The Highland Towers Hotel at 1914 Connecticut Ave. NW, across from the Washington Hilton, sold in January, reportedly to Middle East investors, through New York businessman Yusuf A. Haroon. A spokesman for Haroon said he is a former Pakistani ambassador to Australia turned American citizen and international investor. D.C. deed and tax records showed a purchase price of $4.8 million.

1750 K Street NW, sold to West European investors last November. The investors operated through a company named Basilea Inc. and paid $7 million of the $12.5 million purchase price in cash.

The Vermont Building at 1100 Vermont Ave. NW, sold to French-speaking European investors in December 1977 for more than $2 million. The seller, lawyer H. Max Ammerman, recalls the day the buyers came to his office: "They were Belgian, I was told. They spoke French. I speak French and we got along just fine, but their accent was definitely Belgian."

The Imperial Building at 1441 L Street NW, sold at the same time as the Vermont Building and also by Ammerman. But the buyers were different. The $5 million transaction was handled through an intermediary. "I don't know if they're Arab," said Ammerman. "I feel that they are. The names sounded Arabic or Middle Eastern (of) the people who signed the papers that had to be signed."

The office building at 16th and K streets NW, a major tenant of which is Trans World Airlines Inc., sold in December for about $6 million to West Europeans operating under the name Sarz Properties, according to the agent handling the transaction.

2555 M Street NW, sold to Dutch pension fund investors in 1977. D.C. deed and tax records show a $3.2 million purchase price.

1211 Connecticut Ave. NW, sold in late 1976 to a French and Belgian investment group. The purchase price was more than $5.8 million, District records show.

And, perhaps the most visible foreign purchase in downtown in recent years was that by the Kuwait Investment Company in 1975. The Kuwaitis paid $22 million for the 12-story, government-leased Columbia Plaza at 2400 Virginia Ave. NW near the State Department.

The man who handled the Kuwaiti sale, Warren K. Montouri, vice president of Shannon & Luchs Co., said, "We are trying to acquire properties for other foreign investors," but "it's become a problem of the availability of property here -- there just aren't many reasons for selling."

One of the reasons downtown building owners don't want to sell is that occupancy rates in Washington -- and therefore investment security -- are among the highest in the country.

"Office building space tends to be a refuge for capital looking for a solid market," said Dustin Cole, marketing manager for the national Building Owners and Managers Association. "The most interesting thing about Washington is that it's probably the most stable market in the country."

Cole said the most current figures from a voluntary survey of the association's membership show of 98 percent occupancy rates in Washington, compared with 94 percent in Houston, 92 percent in Chicago and 95 percent occupancies in San Francisco.
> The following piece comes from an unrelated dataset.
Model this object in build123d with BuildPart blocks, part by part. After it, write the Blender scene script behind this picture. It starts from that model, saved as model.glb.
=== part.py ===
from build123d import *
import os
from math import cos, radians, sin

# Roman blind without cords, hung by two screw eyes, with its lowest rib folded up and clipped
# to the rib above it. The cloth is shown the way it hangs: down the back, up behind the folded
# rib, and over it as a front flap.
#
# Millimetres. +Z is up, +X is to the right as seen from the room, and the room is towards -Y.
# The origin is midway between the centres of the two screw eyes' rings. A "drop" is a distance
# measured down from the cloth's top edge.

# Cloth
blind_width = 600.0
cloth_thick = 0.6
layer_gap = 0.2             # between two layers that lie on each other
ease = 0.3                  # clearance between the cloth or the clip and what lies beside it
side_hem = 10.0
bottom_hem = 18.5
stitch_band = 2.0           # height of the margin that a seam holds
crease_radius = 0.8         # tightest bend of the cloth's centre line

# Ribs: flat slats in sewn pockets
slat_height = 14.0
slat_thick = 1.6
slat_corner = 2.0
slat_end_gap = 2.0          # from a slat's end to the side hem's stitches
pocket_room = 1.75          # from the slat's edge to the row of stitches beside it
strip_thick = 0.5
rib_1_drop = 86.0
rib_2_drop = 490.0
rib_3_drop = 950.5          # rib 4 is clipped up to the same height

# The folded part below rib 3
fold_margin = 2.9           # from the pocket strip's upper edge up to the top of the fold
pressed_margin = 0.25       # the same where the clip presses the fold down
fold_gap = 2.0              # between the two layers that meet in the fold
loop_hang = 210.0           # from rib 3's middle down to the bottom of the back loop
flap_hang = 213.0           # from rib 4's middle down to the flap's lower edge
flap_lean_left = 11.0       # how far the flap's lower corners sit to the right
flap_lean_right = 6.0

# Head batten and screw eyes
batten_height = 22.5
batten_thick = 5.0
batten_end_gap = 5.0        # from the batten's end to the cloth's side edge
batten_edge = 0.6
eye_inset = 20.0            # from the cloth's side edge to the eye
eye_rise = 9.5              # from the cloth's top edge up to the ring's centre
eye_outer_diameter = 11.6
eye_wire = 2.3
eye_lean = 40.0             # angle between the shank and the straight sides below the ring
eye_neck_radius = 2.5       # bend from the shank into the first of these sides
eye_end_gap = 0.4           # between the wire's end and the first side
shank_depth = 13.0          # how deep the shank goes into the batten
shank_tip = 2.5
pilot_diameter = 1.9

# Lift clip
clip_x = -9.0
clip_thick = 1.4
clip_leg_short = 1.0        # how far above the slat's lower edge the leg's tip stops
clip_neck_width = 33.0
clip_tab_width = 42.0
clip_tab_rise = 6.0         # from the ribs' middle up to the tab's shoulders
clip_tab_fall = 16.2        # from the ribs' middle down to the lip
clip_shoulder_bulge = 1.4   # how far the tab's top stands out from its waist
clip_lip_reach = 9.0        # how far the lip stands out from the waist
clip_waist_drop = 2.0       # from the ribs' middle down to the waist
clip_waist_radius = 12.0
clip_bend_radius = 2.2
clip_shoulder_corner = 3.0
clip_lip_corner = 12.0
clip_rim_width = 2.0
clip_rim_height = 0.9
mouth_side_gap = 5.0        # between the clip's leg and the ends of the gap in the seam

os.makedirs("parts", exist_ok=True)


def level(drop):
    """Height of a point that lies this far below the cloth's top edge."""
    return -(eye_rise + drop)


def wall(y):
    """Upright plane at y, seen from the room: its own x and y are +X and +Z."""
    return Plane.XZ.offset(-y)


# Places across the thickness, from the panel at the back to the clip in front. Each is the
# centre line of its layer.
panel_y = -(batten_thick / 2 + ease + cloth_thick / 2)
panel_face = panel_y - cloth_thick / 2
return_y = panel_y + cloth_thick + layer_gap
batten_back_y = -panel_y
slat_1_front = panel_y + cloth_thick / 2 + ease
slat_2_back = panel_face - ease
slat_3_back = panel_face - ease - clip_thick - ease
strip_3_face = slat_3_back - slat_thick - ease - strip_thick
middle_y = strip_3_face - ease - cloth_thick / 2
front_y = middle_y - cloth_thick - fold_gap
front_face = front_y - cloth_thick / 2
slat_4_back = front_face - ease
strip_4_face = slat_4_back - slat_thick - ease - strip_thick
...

In some cases it is more than security. When the lawyer who sold the Vermont Building first encountered his French-speaking buyers, "These people were impressed by having two buildings that close to the White House. That had never impressed me."
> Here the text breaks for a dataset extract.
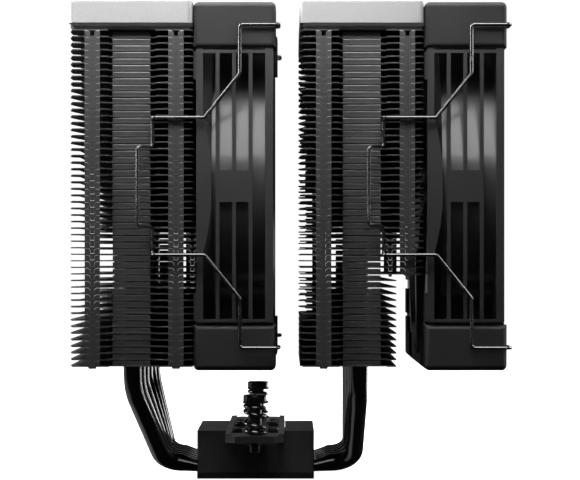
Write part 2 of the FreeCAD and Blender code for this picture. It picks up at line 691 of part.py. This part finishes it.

But there are other reasons why downtown property owners are holding on to what they have, according to local brokers.

With high occupancy rates, returns on investment for premium buildings can be as high as 20 percent, though the average yields are about half that.

And to sell means paying capital gains taxes. The tax on a $5 million sale, for instance, can be as high as $1 million.

"Say you sell," said William Savage, president of Savage-Fogarty, a foreign-owned investment firm here. "You got a tax to pay, then what do you do? There's not another building around. What are you going to do that's better than the building you got?"

Exact determination of the level of foreign investment in downtown Washington -- or any other downtown -- is currently unachievable. Congress passed legislation in 1978 requiring foreign owners of farmland to register with the Department of Agriculture, but there is no similar requirement for urban real estate.

"These people are not looking to buy up the world," said Shadyac, the lawyer representing several Arab interests. "They're looking for solid investments with a halfway decent return at this point," he added.

Motivation aside, tracing the ownership of foreign-owned properties can be arduous.

For example, the purchase of the Highland Towers Hotel on Connecticut Avenue NW was officially made by Dianar N.V., a corporation registered in the Netherland Antilles in the Caribbean.

The president of Dianar is Yusuf A. Haroon, who is also president of Development Industrial Corp., a management company based on Fifth Avenue in New York.

"I don't know where the money is coming from," said Milton Quint, the lawyer who represented the hotel's seller. "We were lawyers performing a very narrow function. All my dealings were with Mr. Haroon."

However, Shadyac, who said he was familiar with the transaction, confirmed that Haroon represented Middle Eastern interests in purchasing the hotel: "Without violating any confidences, I guess it might be classified that way."

Haroon could not be reached for comment, but a spokesman, M. Lee Dayton, a former director for hotel development at Pan American World Airways, Inc., said, "There may be some Mideastern" investors involved. "I simply don't know. That's none of my business... and I don't see why it concerns anybody else."

Washington is by no means the only American city feeling the pressure of foreign investors.

In recent years: a West German bank purchased a major downtown skyscraper in Houston; an Iranian bank announced partnership in a proposal to build a major office and shopping complex in downtown New Orleans and a Canadian firm paid $350 million for nine office buildings in New York City.

Just returned from Europe is Washington real estate developer Robert Holland of Holland & Lyons. During his visit, he said it was visibly apparent to him why foreign capital is flowing west:

"Socialism isn't creeping over there, its gobbling. One reason I came back early is because Europe is paralyzed by strikes. In a city like Brussels, the streets are abandoned, they (investors) are discouraged."